Membro di una benestante famiglia antifascista di origine polacca trasferitasi in Dalmazia, suo padre Napoleone Wronowski aveva partecipato ai moti del 1863, una delle più lunghe rivolte polacche contro l'impero russo.
Casimiro nacque a Lesina - Hvar -, era un patriota irredentista che frequentava i circoli di Zara che si rifacevano al Tommaseo e studiò Legge a Pisa, svolgendo attività di giornalista. Venne scoperto dal direttore del Corriere della Sera, Luigi Albertini, che lo assunse nel 1909.
La madre, Anita "Nella" Titta (sorella del famoso baritono Titta Ruffo), lo conobbe sui banchi di scuola; insieme crearono la loro famiglia e dopo l'assunzione di Casimiro si stabilirono a Milano.
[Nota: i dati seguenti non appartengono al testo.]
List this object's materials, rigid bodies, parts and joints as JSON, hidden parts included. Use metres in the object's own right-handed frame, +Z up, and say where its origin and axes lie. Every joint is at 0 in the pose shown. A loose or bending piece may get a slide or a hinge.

Nel 1924, dopo l'omicidio di Giacomo Matteotti (zio acquisito in quanto marito di Velia Titta, sorella di Nella) Casimiro si dimise dal suo incarico per protesta. Da benestante che era, la famiglia cadde in miseria e si trasferì a Finale Ligure (SV) per fare respirare aria di mare ai figli Pier Lorenzo e Francesca Laura, afflitti da problemi alle ghiandole linfatiche.
Nel 1938 morì la zia Velia e i figli di Matteotti vennero affidati alla famiglia Wronowski; la casa di Lavagna era troppo piccola per accogliere tutta la nuova famiglia e nel 1940 decisero di trasferirsi a Chiavari (GE). Tuttavia il padre rimase a lavorare a Milano fino al 1943, ospite della sorella. In seguito ai violenti bombardamenti subiti dalla città decise di raggiungere la famiglia a Chiavari. Tra la notte del 31 dicembre e il 1 gennaio 1944 Casimiro venne arrestato dai fascisti e condotto alla Casa dello Studente di Genova, sede della Gestapo e luogo famoso per le atroci torture perpetrate a danno dei prigionieri. Lasciarono invece libera la madre, che poco tempo dopo raggiunse la figlia Francesca Laura in montagna (partigiana con i nomi di battaglia di "Chicchi", "Kiki" o "Laura") in quanto affetta da flebite. Lo scopo dell’arresto era quello di estorcere informazioni utili su Francesca e sulla sorella di Casimiro Natalia, sposata con Antonio Zolesio (Umberto Parodi), ricercato numero uno della brigata. Fu tenuto in prigionia per due mesi condividendo la cella con il giudice Nicola Panevino. Fu infine liberato grazie ad uno scambio con un ufficiale tedesco.
E' padre di Pier Lorenzo (Carlo), Francesca (Chicchi) e Mario, tutti partigiani.